The annual march brings together people from across Halifax. (Michael Cestnik photo)

Signs reading ‘Respect my rights to walk alone’ and ‘no more silence no more violence’ were held in Victoria Park on Sept. 28 for Take Back the Night.

The annual march was organized by the Dalhousie Women’s Centre and raises awareness of sexual violence in the community.

In 2011 one sexual assault was reported to Halifax police every day, according to statistics from the Avalon Sexual Assault Centre. There were 393 cases reported that year.

Take Back the Night began in Philadelphia in October of 1975. It was  a reaction to the stabbing of a young woman who was walking home at night. Since then, similar events have been held around the world.

Daphne Goodwin is a board member for the Dalhousie Women’s Centre and was part of the organizing committee for the event. She says Take Back the Night is an opportunity to get people involved with the groups around them.

“Touch them. Tell them what you think. Make friends with them and let them know who you are and as they get to know you, what your values are, they will communicate your values that they resonate with. That’s how cultural change is made.”

Take Back the Night brings together a diverse group that included men, members of the LGBTQ community, and women of colour.

Sam Krawec was at the march. “ I’m against violence against women. I think it’s important for allies to meet and to show their visibility and to show their solidarity with women’s rights.”

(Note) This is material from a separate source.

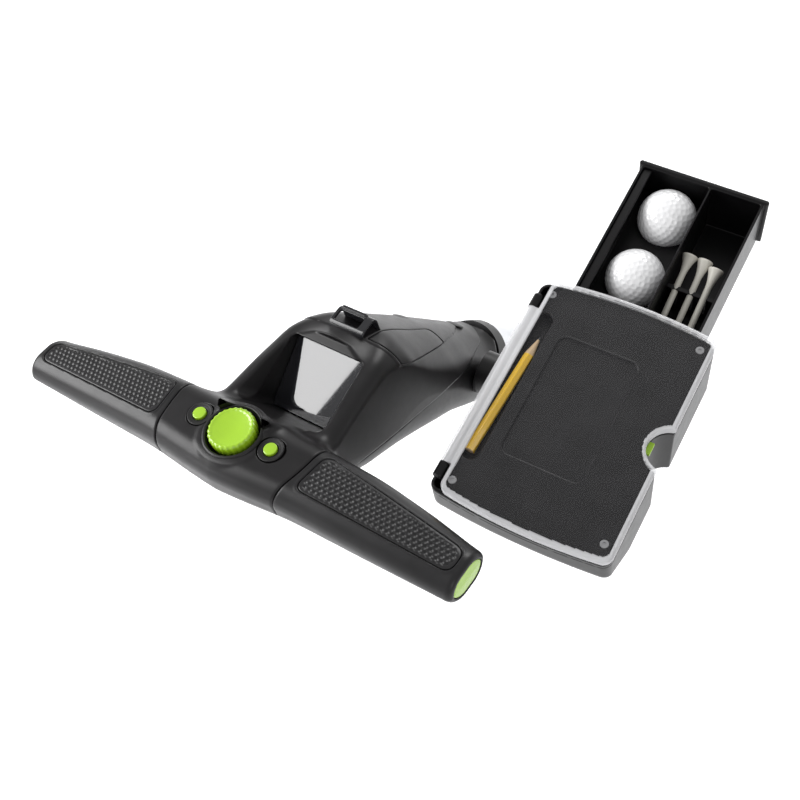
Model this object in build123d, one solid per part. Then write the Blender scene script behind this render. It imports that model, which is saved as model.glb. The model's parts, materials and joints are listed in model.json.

The first guest speaker at the rally was Rebecca Faria, the local director of Hollaback! Halifax. Hollaback! is a movement to end street harassment and has a network of activists around the world

“Harassers are people who behave as if your safety, your comfort, and your consent are not important and relevant and they are wrong and we are going to hold them accountable,” says Faria.

Spoken word artist El Jones, who teaches at Dal, presented a poem about Shana Carter. Carter, a former Halifax resident, was missing for almost two years before her remains were found just days before Take Back the Night.

“She had children. She was a mother. She had people that loved her and she just disappeared and there was really no effort to find her outside of the people that loved her and now she’s dead. Which happens all the time to women,” Jones says.

The man Carter was living with at the time, Christopher Lee Sharples, has been charged with first-degree murder.

“I think we have to put more value on the lives of women and girls, particularly women and girls of colour.” said Jones

Laurel Walsh is also on the board of directors at the DWC. She says her women’s studies teacher in university changed her perspective and always praised Take Back the Night. She has attended marches in Ottawa and in Halifax.

“I really like the spirit that we have at ours and I think this year was especially strong,” she says.

The crowd marched towards the Mi’kmaq Native Friendship Centre chanting, “claim our bodies, claim our rights, take a stand, take back the night.” People passing by on the street stopped to watch or shout their support.